Monday, November 1

Brotherhood 2.0: January 5th

I'm home! Good morning, John, it's January 5th, and I'm sitting in my basement back home, surrounded by all the things I love. I love orange juice. I love mental floss magazine, and Benjamin Franklin. Everything is reversed when I look at it on the computer. I thought he was over here. I love these old collages that were on my wall in college that I still have taped together because I think maybe someday I'm gonna put 'em back up on a wall someday. I love that, right there. You see it? There. That's a map of the realm of Narnia. Yeah, it's a map of the realm of Narnia. Hold on, I have to go upstairs and get something.

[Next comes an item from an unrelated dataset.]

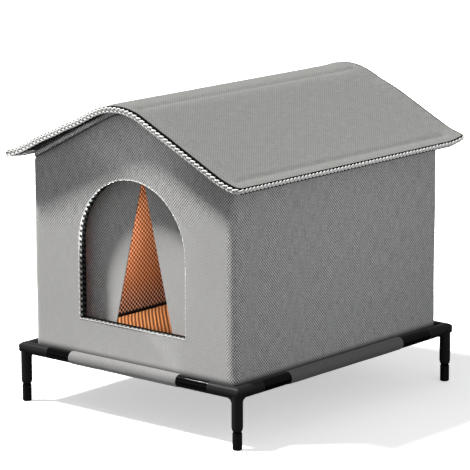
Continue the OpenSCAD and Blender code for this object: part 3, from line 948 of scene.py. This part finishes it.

Movie magic! Lies of omission. What did I get? We don't actually have strawberry hill here. I didn't know that. I never looked for it. Until today. Alas, Sutter Home White Zinfendale will have to do. It's gonna be kind of embarrassing if I have any of this left over in the fridge when friends come over, but it's your challenge and you did stick several pieces of toilet paper in your mouth and discussed the political situation in Nepal. I'm glad I wasn't stuck with a political situation in Nepal challenge because I don't actually know anything about Nepal. Except maybe that there's rocks and that's really only because there are rocks everywhere. A commenter suggested that I drink a glass of Strawberry Hill wine and then say "Eat five sheets of toilet paper while discussing the political situation in Nepal" really fast without vomiting. I'm going to do that, and there's only one way I'm going to be able to do that. And that's by eating corn dogs. Corn dogs is the only way I can chug an alcoholic beverage without puking. I don't know why. I think maybe my stomache's just like, "Oh that corn dog is so good I can't let go of it! I have to hold on to the corn dog. I don't care how much alcohol you pour in me just don't let go of the corn dog!" I really like corn dogs. It's not Strawberry Hill, but it only cost $3.65. Ugh! Bugligigligah. To brotherhood. Eat five sheets of toilet paper while discussing the political situation in Nepal! HOOAH! That really wasn't all that hard. What was all the fuss about? Eat five sheets of toilet paper while discussing the political situation in Nepal.